--- BEGIN Available data ---

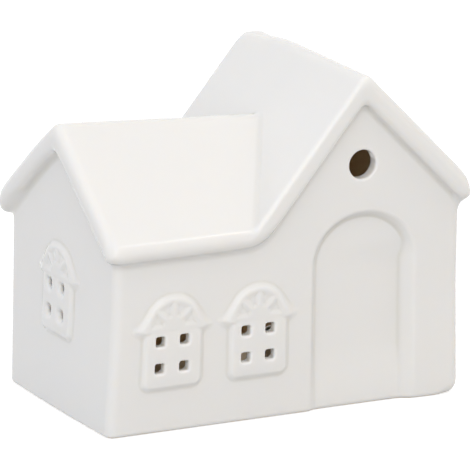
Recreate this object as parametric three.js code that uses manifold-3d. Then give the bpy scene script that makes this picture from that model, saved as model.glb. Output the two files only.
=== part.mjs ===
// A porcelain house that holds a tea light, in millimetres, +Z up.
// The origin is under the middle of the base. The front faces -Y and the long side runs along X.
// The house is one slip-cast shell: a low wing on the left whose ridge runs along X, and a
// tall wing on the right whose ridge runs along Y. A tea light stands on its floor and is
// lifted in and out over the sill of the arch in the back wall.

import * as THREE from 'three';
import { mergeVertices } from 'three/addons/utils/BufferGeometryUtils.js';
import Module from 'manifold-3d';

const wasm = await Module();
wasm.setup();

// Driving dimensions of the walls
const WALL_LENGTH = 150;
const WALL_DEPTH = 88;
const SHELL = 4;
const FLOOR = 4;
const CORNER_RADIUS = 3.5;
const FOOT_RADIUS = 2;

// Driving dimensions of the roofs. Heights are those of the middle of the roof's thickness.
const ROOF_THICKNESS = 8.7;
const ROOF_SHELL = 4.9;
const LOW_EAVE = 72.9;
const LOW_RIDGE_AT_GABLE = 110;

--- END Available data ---

**Work instructions:**
Copy out the whole listing exactly; please set it all down.

**Written solution:**
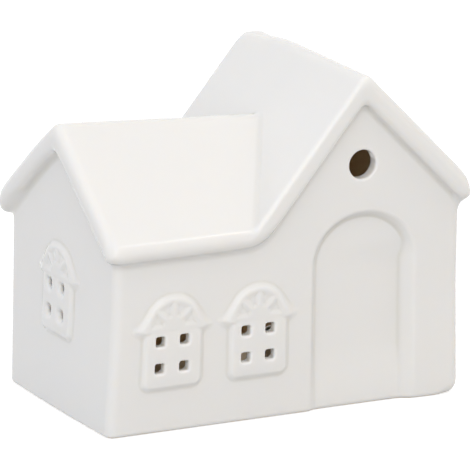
Recreate this object as parametric three.js code that uses manifold-3d. Then give the bpy scene script that makes this picture from that model, saved as model.glb. Output the two files only.
=== part.mjs ===
// A porcelain house that holds a tea light, in millimetres, +Z up.
// The origin is under the middle of the base. The front faces -Y and the long side runs along X.
// The house is one slip-cast shell: a low wing on the left whose ridge runs along X, and a
// tall wing on the right whose ridge runs along Y. A tea light stands on its floor and is
// lifted in and out over the sill of the arch in the back wall.

import * as THREE from 'three';
import { mergeVertices } from 'three/addons/utils/BufferGeometryUtils.js';
import Module from 'manifold-3d';

const wasm = await Module();
wasm.setup();

// Driving dimensions of the walls
const WALL_LENGTH = 150;
const WALL_DEPTH = 88;
const SHELL = 4;
const FLOOR = 4;
const CORNER_RADIUS = 3.5;
const FOOT_RADIUS = 2;

// Driving dimensions of the roofs. Heights are those of the middle of the roof's thickness.
const ROOF_THICKNESS = 8.7;
const ROOF_SHELL = 4.9;
const LOW_EAVE = 72.9;
const LOW_RIDGE_AT_GABLE = 110;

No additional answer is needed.